— start —

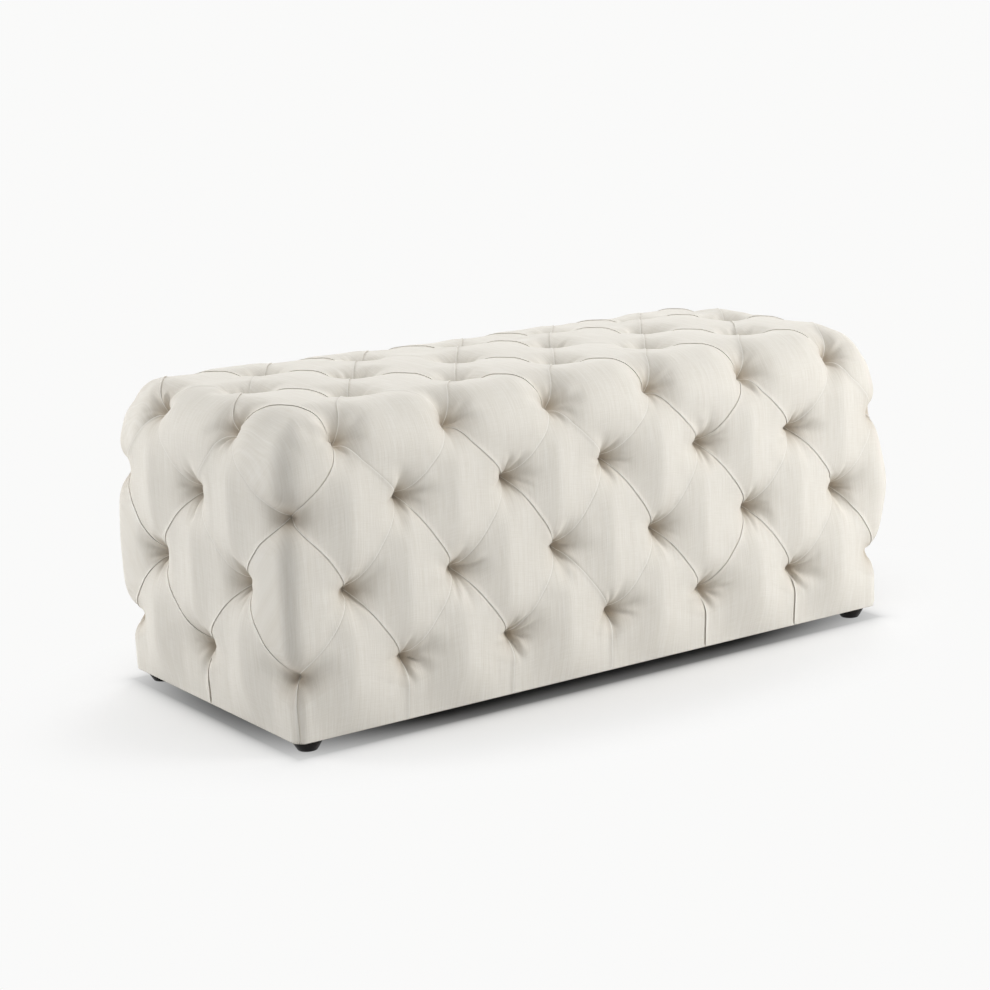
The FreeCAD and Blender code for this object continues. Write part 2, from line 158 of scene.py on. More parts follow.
# Hem: how far in and how high the skin runs as it rolls under and closes round the padding
HEM_LIP = 3.0
HEM_UNDER = 19.0
ROLL_UNDER = [(0.4, 19.4), (1.4, 19.05), (HEM_LIP, HEM_UNDER), (HEM_LIP, UNDERSIDE)]
INSIDE = [(14.0, UNDERSIDE), (14.0, 44.0), (40.0, 60.0), (40.0, 380.0), (64.0, 400.0)]
HEM_FOLD = 44.0             # how far the fabric is turned under
HEM_THICKNESS = 0.9
HEM_PUCKER = 0.3            # how far the turned fabric stands off between its staples
HEM_STAPLE_PITCH = 62.0
HEM_ROWS = 12
HEM_CELL = 6.0
CORNER_STEPS = 16
BOLT_ROOM = 6.0             # round slit in the turned fabric

# Dust cover
DUST_INSET = 27.0
DUST_UNDER = 18.4
DUST_THICKNESS = 0.6
DUST_CELLS = (200, 88)
DUST_SAG = 2.5
DUST_BAYS = 3               # between the boards that it is stapled to
DUST_HELD = 62.0            # flat this far in from its edge
DUST_RIPPLE = 0.25
RIPPLE_REACH = (9.0, 31.0, 23.0)
NOTCH = 58.0                # the corners are folded back from the feet

# Feet
FOOT_INSET = 32.0
FOOT_SIDES = 48
FOOT_PROFILE = [(0.0, 0.0), (12.2, 0.0), (13.8, 0.5), (14.8, 1.8), (17.4, 6.0), (19.8, 10.2),
                (21.4, 13.6), (22.0, 16.4), (21.7, 18.2), (20.6, HEM_UNDER), (0.0, HEM_UNDER)]

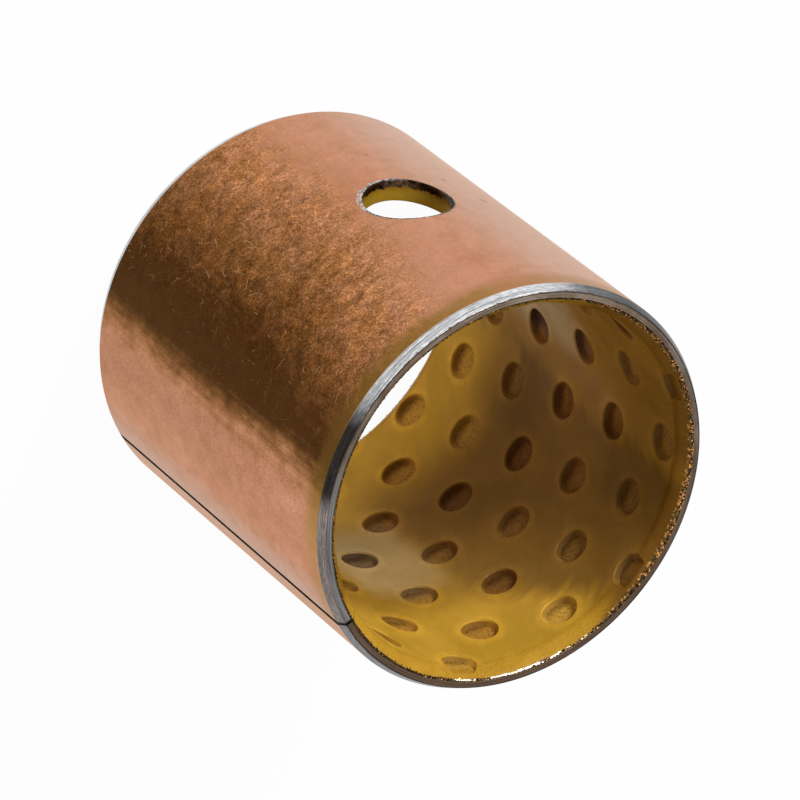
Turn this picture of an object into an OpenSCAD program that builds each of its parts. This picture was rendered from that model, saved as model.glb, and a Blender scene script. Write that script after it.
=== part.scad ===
// Wrapped plain bush, rolled from three-layer strip: a copper-flashed steel back, a sintered
// bronze layer and a plastic sliding layer with lubricant indents. It stands on one end, its
// axis on Z and its oil hole towards +X. Sizes are in millimetres.

/* [Bush] */
// Bore diameter, at the sliding surface
bore_d = 25; // [20:0.5:32]
// Length over both ends
length = 30; // [20:1:40]

/* [Strip] */
// Thickness of the steel back
steel_t = 0.75; // [0.6:0.05:1.2]
// Thickness of the sintered bronze layer
bronze_t = 0.3; // [0.25:0.05:0.4]
// Thickness of the plastic sliding layer
liner_t = 0.45; // [0.35:0.05:0.6]

/* [Joint and oil hole] */
// Gap of the butt joint where the strip's two ends meet
joint_gap = 0.1; // [0.05:0.05:0.3]
// Angle of the joint, counted from the oil hole
joint_angle = 120; // [60:5:180]
// Diameter of the oil hole at mid-length
oil_hole_d = 6; // [3:0.5:8]

/* [Ends] */
// Depth of the outside bevel, taken off the radius
bevel_depth = 0.32; // [0.2:0.02:0.36]
// Length of the outside bevel, along the axis
bevel_len = 0.65; // [0.3:0.05:1]
// Depth of the lead-in at the bore, added to the radius
lead_depth = 0.72; // [0.42:0.05:0.77]
// Length of the lead-in at the bore, along the axis
lead_len = 0.8; // [0.4:0.05:1.2]

/* [Indents] */
// Diameter of an indent at the sliding surface
indent_d = 2.4; // [1.6:0.1:3]
// Diameter of an indent's floor
indent_floor_d = 2.1; // [1:0.1:2.3]
// Plastic left under an indent's floor
indent_skin_t = 0.1; // [0.05:0.05:0.2]
// Distance between the indents of a row
indent_pitch = 5.9; // [4.5:0.1:8]
// Distance between the rows; each row is shifted half a pitch from the last
row_gap = 4.4; // [3.5:0.1:6]
// Lean of the rows from the bush's axis
row_lean = 11; // [0:1:25]
// Place of one indent, as a distance round the bore from the joint
first_indent_arc = 18; // [0:0.5:40]
// Height of that indent
first_indent_z = 21.4; // [5:0.2:25]

/* [Hidden] */
$fn = 180;
indent_fn = 40;

bore_r = bore_d / 2;
bronze_r = bore_r + liner_t;
steel_r = bronze_r + bronze_t;
outside_r = steel_r + steel_t;
oil_hole_z = length / 2;
// The strip is rolled a little long, and what cuts it reaches this far past it
cut = 1;

// The indents are pressed into the flat strip, as wide as the bore is round
strip_w = PI * bore_d - joint_gap;
indent_floor_r = bronze_r - indent_skin_t;
indent_depth = indent_floor_r - bore_r;
indent_draft = (indent_d - indent_floor_d) / indent_depth;
// An indent whose centre is further than this outside the strip would leave only a nick
indent_reach = indent_d / 4;
row_count = ceil(strip_w / row_gap) + 1;
column_count = ceil((length + strip_w * tan(row_lean)) / indent_pitch) + 1;

// Place of one indent on the flat strip: [distance from the joint, height]
function indent_place(row, column) =
    let (across = row * row_gap,
         along = (column + (row % 2 == 0 ? 0 : 0.5)) * indent_pitch)
    [first_indent_arc + across * cos(row_lean) + along * sin(row_lean),
     first_indent_z - across * sin(row_lean) + along * cos(row_lean)];

function on_strip(p) =
    p[0] > -indent_reach && p[0] < strip_w + indent_reach
    && p[1] > -indent_reach && p[1] < length + indent_reach;

indent_places = [
    for (row = [-row_count : row_count], column = [-column_count : column_count])
        let (p = indent_place(row, column))
        if (on_strip(p)) p
];

// One layer of the rolled strip, before its ends are trimmed
module rolled_layer(inner_r, outer_r) {
    translate([0, 0, -cut])
        difference() {
            cylinder(r = outer_r, h = length + 2 * cut);
            translate([0, 0, -cut])
                cylinder(r = inner_r, h = length + 4 * cut);
        }
}

// What the end tool takes away: the stock past the end, the outside bevel and the lead-in
module end_cut() {
    rotate_extrude()
        polygon([
            [bore_r - cut, -2 * cut],
            [outside_r + cut, -2 * cut],
            [outside_r + cut, bevel_len],
            [outside_r, bevel_len],
            [outside_r - bevel_depth, 0],
            [bore_r + lead_depth, 0],
            [bore_r, lead_len],
            [bore_r - cut, lead_len]
        ]);
}

// The slot that the strip's two ends leave between them
module joint_cut() {
    rotate([0, 0, joint_angle])
        translate([bore_r - cut, -joint_gap / 2, -2 * cut])
            cube([outside_r - bore_r + 2 * cut, joint_gap, length + 4 * cut]);
}

module oil_hole_cut() {
    translate([bore_r - cut, 0, oil_hole_z])
        rotate([0, 90, 0])
            cylinder(d = oil_hole_d, h = outside_r - bore_r + 2 * cut, $fn = 90);
}

// All that is cut through the three layers alike
module wall_cuts() {
    end_cut();
    translate([0, 0, length])
        mirror([0, 0, 1])
            end_cut();
    joint_cut();
    oil_hole_cut();
}

// The tapered punch of one indent, reaching past the sliding surface and the floor
module indent_punch(p) {
    rotate([0, 0, joint_angle + p[0] / bore_r * 180 / PI])
        translate([bore_r - cut / 2, 0, p[1]])
            rotate([0, 90, 0])
                cylinder(
                    d1 = indent_d + indent_draft * cut / 2,
                    d2 = indent_floor_d - indent_draft * cut / 8,
                    h = cut / 2 + indent_depth + cut / 8,
                    $fn = indent_fn);
}

// The half of the wall on one side of the joint: 1 where the strip begins, -1 where it ends
module joint_side(side) {
    rotate([0, 0, joint_angle])
        translate([-outside_r, side > 0 ? 0 : -outside_r, -cut])
            cube([2 * outside_r, outside_r, length + 2 * cut]);
}

// The indents of the whole strip, with floors that follow the bronze, cut off at the joint
module indents() {
    intersection() {
        translate([0, 0, -cut])
            cylinder(r = indent_floor_r, h = length + 2 * cut);
        union() {
            intersection() {
                joint_side(1);
                for (p = indent_places)
                    if (p[0] < strip_w / 2) indent_punch(p);
            }
            intersection() {
                joint_side(-1);
                for (p = indent_places)
                    if (p[0] >= strip_w / 2) indent_punch(p);
            }
        }
    }
}

// Copper-flashed outside, with bare steel wherever a tool has cut it
module steel_backing() {
    difference() {
        color("#C98A6E") rolled_layer(steel_r, outside_r);
        color("#A9A9AB") wall_cuts();
    }
}

module bronze_interlayer() {
    color("#A5713A")
        difference() {
            rolled_layer(bronze_r, steel_r);
            wall_cuts();
        }
}

module polymer_liner() {
    color("#C89B2C")
        difference() {
            rolled_layer(bore_r, bronze_r);
            wall_cuts();
            indents();
        }
}

steel_backing();
bronze_interlayer();
polymer_liner();
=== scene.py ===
import math
import random
import bmesh
import bpy
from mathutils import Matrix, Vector


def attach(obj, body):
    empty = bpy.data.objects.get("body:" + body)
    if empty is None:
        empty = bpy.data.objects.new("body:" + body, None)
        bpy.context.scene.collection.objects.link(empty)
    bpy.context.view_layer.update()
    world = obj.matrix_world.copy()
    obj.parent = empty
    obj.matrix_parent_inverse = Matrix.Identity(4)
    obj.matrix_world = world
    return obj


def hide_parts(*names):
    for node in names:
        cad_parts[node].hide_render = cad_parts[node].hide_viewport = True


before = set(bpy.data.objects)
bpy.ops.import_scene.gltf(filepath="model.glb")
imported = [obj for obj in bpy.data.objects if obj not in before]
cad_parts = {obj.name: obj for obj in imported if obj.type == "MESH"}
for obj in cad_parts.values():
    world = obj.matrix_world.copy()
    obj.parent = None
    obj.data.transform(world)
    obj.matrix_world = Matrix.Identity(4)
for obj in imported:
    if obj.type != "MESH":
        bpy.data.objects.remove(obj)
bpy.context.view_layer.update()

bl_info = {
    "name": "Wrapped Plain Bush",
    "version": (1, 0, 0),
    "blender": (4, 5, 0),
    "location": "3D View > Sidebar > Bush",
    "description": "Models a wrapped three-layer plain bush with its finishes and a plain studio",
    "category": "Add Mesh",
}

MM = 0.001
# Patterns in the materials are laid out in millimetres and degrees
PER_MM = 1000.0
RADIANS = math.pi / 180
# Added to a distance on the opposite wall, so that nothing is painted there
OPPOSITE = 50.0
# Steps round the wall, round the oil hole, round the drill and round an indent
WALL_STEPS = 360
HOLE_STEPS = 180
DRILL_SIDES = 128
PUNCH_STEPS = 40
# Rows of faces along the sliding surface
WALL_ROWS = 62
GRAIN_COUNT = 2200
# Distance from the camera's aim to a lamp, in metres
LAMP_DISTANCE = 0.6
JOINT_BLACK = (0.012, 0.01, 0.009)


def length_prop(name, description, millimetres):
    return bpy.props.FloatProperty(
        name=name, description=description, default=millimetres * MM, unit="LENGTH")


def angle_prop(name, description, degrees):
    return bpy.props.FloatProperty(
        name=name, description=description, default=math.radians(degrees), subtype="ANGLE")


def colour_prop(name, description, colour):
    return bpy.props.FloatVectorProperty(
        name=name, description=description, default=colour, size=3, subtype="COLOR")


def level_prop(name, description, level):
    return bpy.props.FloatProperty(name=name, description=description, default=level)


class BushSizes(bpy.types.PropertyGroup):
    """Sizes of the bush, the same as the solids'"""
    bore_d: length_prop("Bore diameter", "At the sliding surface", 25)
    length: length_prop("Length", "Over both ends", 30)
    steel_t: length_prop("Steel", "Thickness of the steel back", 0.75)
    bronze_t: length_prop("Bronze", "Thickness of the sintered layer", 0.3)
    liner_t: length_prop("Plastic", "Thickness of the sliding layer", 0.45)
    joint_gap: length_prop("Joint gap", "Gap of the butt joint", 0.1)
    joint_angle: angle_prop("Joint angle", "Counted from the oil hole", 120)
    oil_hole_d: length_prop("Oil hole", "Diameter of the hole at mid-length", 6)
    bevel_depth: length_prop("Bevel depth", "Taken off the outside radius", 0.32)
    bevel_len: length_prop("Bevel length", "Along the axis", 0.65)
    lead_depth: length_prop("Lead-in depth", "Added to the bore's radius", 0.72)
    lead_len: length_prop("Lead-in length", "Along the axis", 0.8)
    edge_round: length_prop("Edge round", "Radius on the machined edges", 0.04)


class IndentSizes(bpy.types.PropertyGroup):
    """Sizes of the lubricant indents, the same as the solids'"""
    width: length_prop("Width", "Diameter at the sliding surface", 2.4)
    floor_width: length_prop("Floor width", "Diameter of the floor", 2.1)
    skin_t: length_prop("Skin", "Plastic left under the floor", 0.1)
    pitch: length_prop("Pitch", "Distance within a row", 5.9)
    row_gap: length_prop("Row gap", "Distance between rows", 4.4)
    row_lean: angle_prop("Row lean", "Lean of the rows from the axis", 11)
    first_arc: length_prop("First, round", "Distance from the joint", 18)
    first_z: length_prop("First, up", "Height of that indent", 21.4)
    lip_height: length_prop("Lip height", "Plastic pushed up round a rim", 0.045)
    lip_width: length_prop("Lip width", "How far the lip spreads", 0.34)


class BushColours(bpy.types.PropertyGroup):
    """Colours of the finishes"""
    copper: colour_prop("Copper", "Copper flash", (0.6, 0.29, 0.185))
    # Amber and the darkest tone make the copper's dark band: partly patina, partly painted dark reflection
    amber: colour_prop("Amber", "Copper where the patina begins", (0.41, 0.185, 0.085))
    patina_and_reflection: colour_prop("Patina", "Darkest patina", (0.072, 0.026, 0.006))
    oil_stain: colour_prop("Oil stain", "Olive stain beside the bevel", (0.3, 0.165, 0.032))
    steel: colour_prop("Steel", "Machined steel", (0.61, 0.62, 0.64))
    bronze: colour_prop("Bronze", "Sintered bronze grains", (0.62, 0.27, 0.07))
    plastic: colour_prop("Plastic", "Yellow sliding layer", (0.54, 0.315, 0.035))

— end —

STATED PROBLEM: Copy verbatim the line that contains "tool has cut it", the line that contains "before = set(bpy.data.objects)", and all lines between them.

SOLUTION FOR THIS PROBLEM:
// Copper-flashed outside, with bare steel wherever a tool has cut it
module steel_backing() {
    difference() {
        color("#C98A6E") rolled_layer(steel_r, outside_r);
        color("#A9A9AB") wall_cuts();
    }
}

module bronze_interlayer() {
    color("#A5713A")
        difference() {
            rolled_layer(bronze_r, steel_r);
            wall_cuts();
        }
}

module polymer_liner() {
    color("#C89B2C")
        difference() {
            rolled_layer(bore_r, bronze_r);
            wall_cuts();
            indents();
        }
}

steel_backing();
bronze_interlayer();
polymer_liner();
=== scene.py ===
import math
import random
import bmesh
import bpy
from mathutils import Matrix, Vector


def attach(obj, body):
    empty = bpy.data.objects.get("body:" + body)
    if empty is None:
        empty = bpy.data.objects.new("body:" + body, None)
        bpy.context.scene.collection.objects.link(empty)
    bpy.context.view_layer.update()
    world = obj.matrix_world.copy()
    obj.parent = empty
    obj.matrix_parent_inverse = Matrix.Identity(4)
    obj.matrix_world = world
    return obj


def hide_parts(*names):
    for node in names:
        cad_parts[node].hide_render = cad_parts[node].hide_viewport = True


before = set(bpy.data.objects)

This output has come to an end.